With Lemonade, Beyonce broke the first rule of being a Black woman. She did not protect the Black men who failed to protect her. She did not prioritize a Black man’s pain over her own. She said: my pain demands acknowledgement. She said: You must be held accountable. She said: I am more than enough — why do you deny yourself heaven? She said: I do not exist to be your collateral damage — fix you, and fix the damage you’ve done.

Many people are confused about how Lemonade is for Black women if it centralizes a relationship with a Black man. But Lemonade says to Black women that Black women are enough. It says the world must take responsibility for the damage it does to us. It says we are not protecting anyone who harms us. It says we will not suffer in silence, we will not beg, we will not make up for flaws that aren’t flaws at all. It says I see you, now see me. Look me in the eye, see yourself. It says that healing will not come if we are not allowed to vocalize our aching. It says we are owed healing by everyone who hurts us. It says you owe us for what you take from us. It says give back to us what you’ve taken.

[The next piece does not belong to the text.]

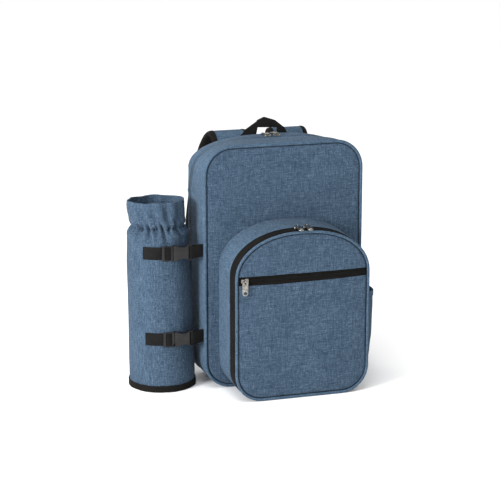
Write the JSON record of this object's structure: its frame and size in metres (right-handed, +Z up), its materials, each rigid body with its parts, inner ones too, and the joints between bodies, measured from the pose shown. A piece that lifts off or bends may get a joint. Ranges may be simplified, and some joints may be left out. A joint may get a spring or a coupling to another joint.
{
  "type": "cooler backpack",
  "caption": "Insulated backpack of foam-backed cloth: boxy main compartment, arched zipped front pocket, buckled bottle sleeve, side pocket, webbing carry handle and padded shoulder straps.",
  "frame": {"origin": "middle of the main body's base, on the surface that the bag stands on", "axes": "+Z up, +Y towards the wearer's back, +X towards the side pocket, away from the bottle sleeve"},
  "size_m": [0.428, 0.2841, 0.4325],
  "materials": {
    "dark_cloth": "two-tone slate blue woven polyester, mottled",
    "blue_cloth": "two-tone blue woven polyester, mottled",
    "black_tape": "matt black zip tape and binding",
    "black_webbing": "black ribbed polyester webbing",
    "black_plastic": "black moulded plastic with a soft shine",
    "nickel": "nickel-plated zinc, slightly dulled"
  },
  "bodies": {
    "bag": {"main_front_panel": "dark_cloth", "main_front_piping": "blue_cloth", "main_front_gusset": "blue_cloth", "main_zip_tape": "black_tape", "main_rear_gusset": "blue_cloth", "main_back_panel": "black_tape", "pocket_gusset": "blue_cloth", "pocket_zip_tape": "black_tape", "pocket_piping": "blue_cloth", "pocket_upper_panel": "dark_cloth", "pocket_lower_panel": "dark_cloth", "front_zip_tape": "black_tape", "bottle_sleeve": "blue_cloth", "sleeve_base": "blue_cloth", "sleeve_binding": "black_tape", "upper_sleeve_tab": "black_webbing", "upper_buckle_plug": "black_plastic", "upper_buckle_socket": "black_plastic", "upper_bag_webbing": "black_webbing", "lower_sleeve_tab": "black_webbing", "lower_buckle_plug": "black_plastic", "lower_buckle_socket": "black_plastic", "lower_bag_webbing": "black_webbing", "side_pocket": "blue_cloth", "side_pocket_hem": "blue_cloth", "carry_handle": "black_webbing", "left_strap_pad": "blue_cloth", "left_strap_binding": "black_tape", "left_strap_loop": "black_webbing", "left_strap_adjuster": "black_plastic", "left_strap_webbing": "black_webbing", "right_strap_pad": "blue_cloth", "right_strap_binding": "black_tape", "right_strap_loop": "black_webbing", "right_strap_adjuster": "black_plastic", "right_strap_webbing": "black_webbing", "front_zip_slider": "nickel", "pocket_zip_left_slider": "nickel", "pocket_zip_right_slider": "nickel", "main_zip_left_slider": "nickel", "main_zip_right_slider": "nickel"},
    "front_zip_pull": {"front_zip_tab": "nickel"},
    "pocket_zip_left_pull": {"pocket_zip_left_tab": "nickel"},
    "pocket_zip_right_pull": {"pocket_zip_right_tab": "nickel"},
    "main_zip_left_pull": {"main_zip_left_tab": "nickel"},
    "main_zip_right_pull": {"main_zip_right_tab": "nickel"}
  },
  "joints": [
    {"name": "front_zip_pull_hinge", "type": "hinge", "parent": "bag", "child": "front_zip_pull", "pos_m": [-0.095, -0.1444, 0.2045], "axis": [-1, 0, 0], "range_deg": [0, 170]},
    {"name": "pocket_zip_left_pull_hinge", "type": "hinge", "parent": "bag", "child": "pocket_zip_left_pull", "pos_m": [-0.00075, -0.1233, 0.28446], "axis": [-1, 0, 0], "range_deg": [0, 170]},
    {"name": "pocket_zip_right_pull_hinge", "type": "hinge", "parent": "bag", "child": "pocket_zip_right_pull", "pos_m": [0.01475, -0.1233, 0.28446], "axis": [-1, 0, 0], "range_deg": [0, 170]},
    {"name": "main_zip_left_pull_hinge", "type": "hinge", "parent": "bag", "child": "main_zip_left_pull", "pos_m": [-0.00875, 0.0075, 0.4124], "axis": [1, 0, 0], "range_deg": [0, 170]},
    {"name": "main_zip_right_pull_hinge", "type": "hinge", "parent": "bag", "child": "main_zip_right_pull", "pos_m": [0.00675, 0.0075, 0.4124], "axis": [1, 0, 0], "range_deg": [0, 170]}
  ]
}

Every Black woman in Lemonade has been robbed of something. Every Black girl, too. And they are owed accountability. They are owed healing. They are owed more than what the world has granted them. Lemonade sends the message that we must be vocal about this. We must not assist the world in erasing our suffering. We must honor ourselves. We must perform magic tricks. We must pull ourselves out of our own bones and help ourselves along. We must find communion in our reflections in each other. We must say: I see us.

Lemonade is for Black women because the world treats Black women as though they are difficult daughters, difficult mothers, difficult lovers, difficult friends, difficult workers, difficult strangers. They treat us like we are difficult, because it makes us easy targets. They treat us like we are difficult so that no one in the world will defend us. But now we are defending ourselves. Lemonade was an act of self-defense.

And if I am difficult, it is my complexity showing, and I deserve the love of someone skilled. I will expand him, I will inundate him with knowing. And if he hurts me, I will make him see. I will make my own visuals, write my own poems. I will concoct an extended metaphor. I will write a novel in text message form. I will pace, I will state my point in forty phrases. I will draw parallels. I will break down the etymology of every word of my emotions. I will come equipped with quotes, articles, and statistics. I will carry on, I won’t relent. I will not tolerate anything less than understanding.

My pain demands acknowledgement. I will hold the world accountable. I will make it see me, Black woman and all. I will plant seeds of myself in its chest, haunt its bones, and grow there. When it has hurt me, and I need me, I will rattle around in its body until nurturing bleeds out. I will crawl forth from its flesh for myself. It will know the pains of birthing when I need me. It will know what it means to stretch itself out of its form.

Lemonade says there is nothing difficult about Black women — except for being one in a world like this. Lemonade says it is time for Black women to heal — and no longer at our own expense.